Distinct des précédents, Le Jardin, le Séisme. Dans les pas de François Muir (2013). Ce texte est, comme l’indique Stéphane Lambert, une approche poétique de la trajectoire du poète belge, qui s’inspire d’éléments d’archives et de témoignages de proches. Ce livre  n’appartient guère au genre biographique et ne se veut nullement une reconstitution  factuelle mais il donne à voir une approche toute personnelle de la vie et de l’œuvre de François Muir. Lambert nourrira de son propre vécu cette vision particulière, en utilisant le je qui le signale, alors qu’il s’adresse à son sujet en vous, puis en tu et précisant : « Rien à raconter. Pas une histoire. Rien que ce qui est ». Il veut entrer dans le territoire le plus intime, privé, celui qui précède le texte : Je m’immisce là où les phrases ont commencé […] nos personnes se confondent […] comment empêcher que nos « je » se rencontrent à ce jeu dangereux d’écrire sur un autre ?

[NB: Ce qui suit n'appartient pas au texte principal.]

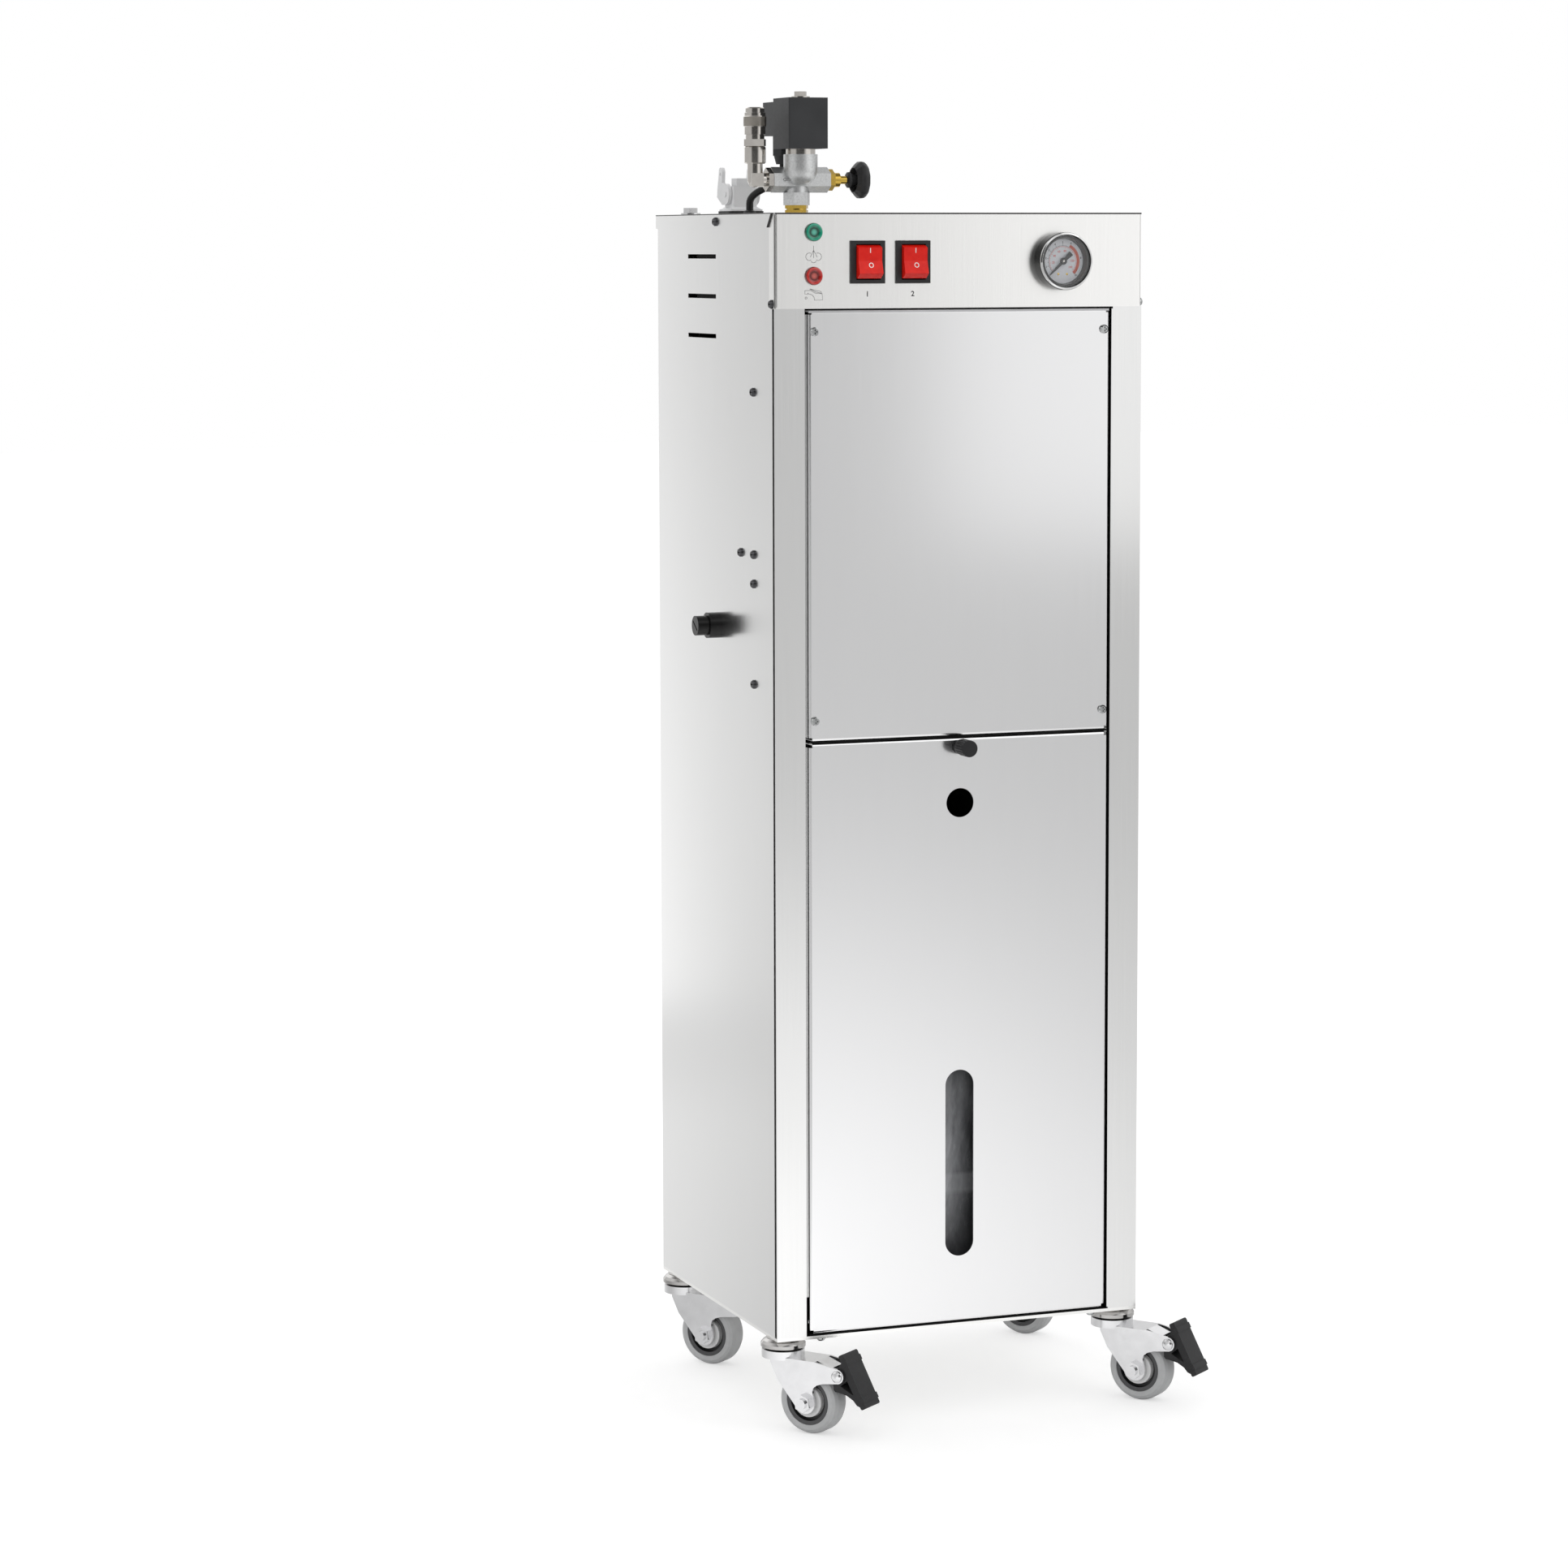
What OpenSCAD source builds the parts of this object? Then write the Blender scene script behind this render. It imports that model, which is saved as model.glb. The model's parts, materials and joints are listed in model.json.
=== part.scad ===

Le dessein est évident, il faut œuvrer dans ce « blanc » inexpliqué et invérifiable. Une manière d’approcher aussi la lutte acharnée d’un homme contre la folie. Le texte sera donc polyphonique, alternant deux discours, en prose et parfois en poésie, avec le recours à des graphies et mises en pages distinctes. L’intention est de dépasser le simplement dicible, de marcher dans le langage jusqu’à la limite de la langue, s’ensevelir dans son propre mouvement. D’où le culte du non et le choix d’une langue qui débâillonne. Dans la fabrique de l’écriture, l’un et l’autre savent user du désordre car il est impossible à Lambert de faire de Muir un portrait net, les modes de la narration et de la description traditionnels étant impuissants en l’occurrence. On comprend dès lors que, s’exprimant sur la création littéraire, il estime être davantage gouverné par un cheminement intime. Depuis plusieurs mois, je sens sa présence derrière mon épaule. Je me retourne car je ne peux m’empêcher de voir à travers mon travail sur lui, le travail d’un autre sur moi-même.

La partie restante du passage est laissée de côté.